You can also play with multiple attributes to create a whole new feature. For example, in many fraud use cases, the distance between a person’s registered address and their IP location when registering might be a good indicator of fraud. In another example, we can count the number of social profiles associated with the person, which can be a good indication for their web presence or web activity.
What’s important here is that you play with the data with an ML perspective of the features. There are almost endless variations you can play with and each of the new features should be tested against your models.
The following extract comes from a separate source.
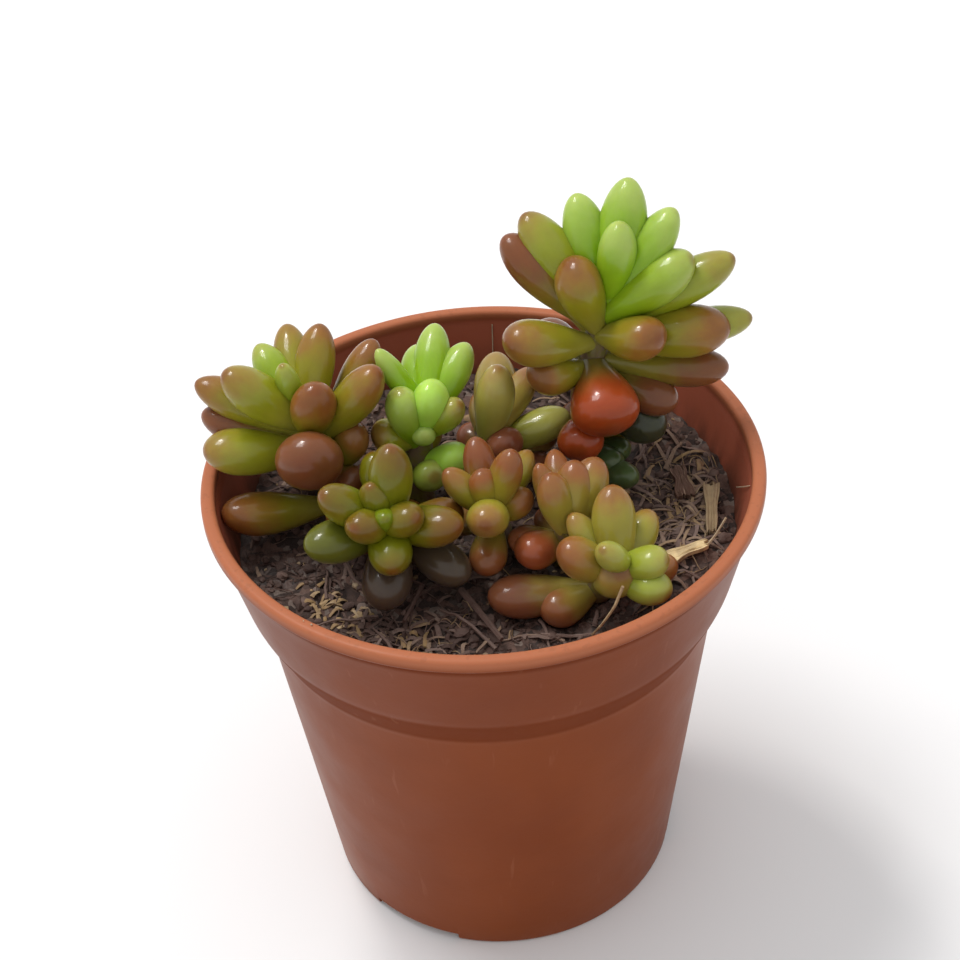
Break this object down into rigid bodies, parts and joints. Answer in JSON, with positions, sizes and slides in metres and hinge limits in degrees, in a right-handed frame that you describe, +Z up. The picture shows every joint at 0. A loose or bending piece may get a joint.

You’ll want to see how these features perform in your model against other features you have (feature interaction), if they’re even better than others in terms of selection and explainability, and of course — if they help you to get an uplift.
5. Wrapping it all up
Finally, after discovering the right features to feed your model, it is important to save all the metadata about your work and about your source of data (see the example below). Among other things, this should include the raw version of the data, the data provider, and the date the data is relevant for. As we said earlier, it is crucial to be super organized with your data and all the insights you gained while working on it.
Mine for gold
The steps described above will likely take you a lot of time. It could be a month or two (getting in touch with a data vendor, getting a sample of data, joining with your own data, preparing data and extracting features, feeding data into your models) before getting an actual objective answer if a data set is relevant or not. The more automation you can introduce into the process the more chances you have of actually finding a game-changing dataset.
If you make sure your data preparation is tight, organized, and creative you’ll enhance your models and end up with a significant uplift in your AUC or R2. Beyond that, it also means your business will get even more valuable insights that will help answer your predictive question. Although you can tune algorithms to try and squeeze extra power out of them, adding good external data sources is really where you make your models smarter by finding that hidden gold mine.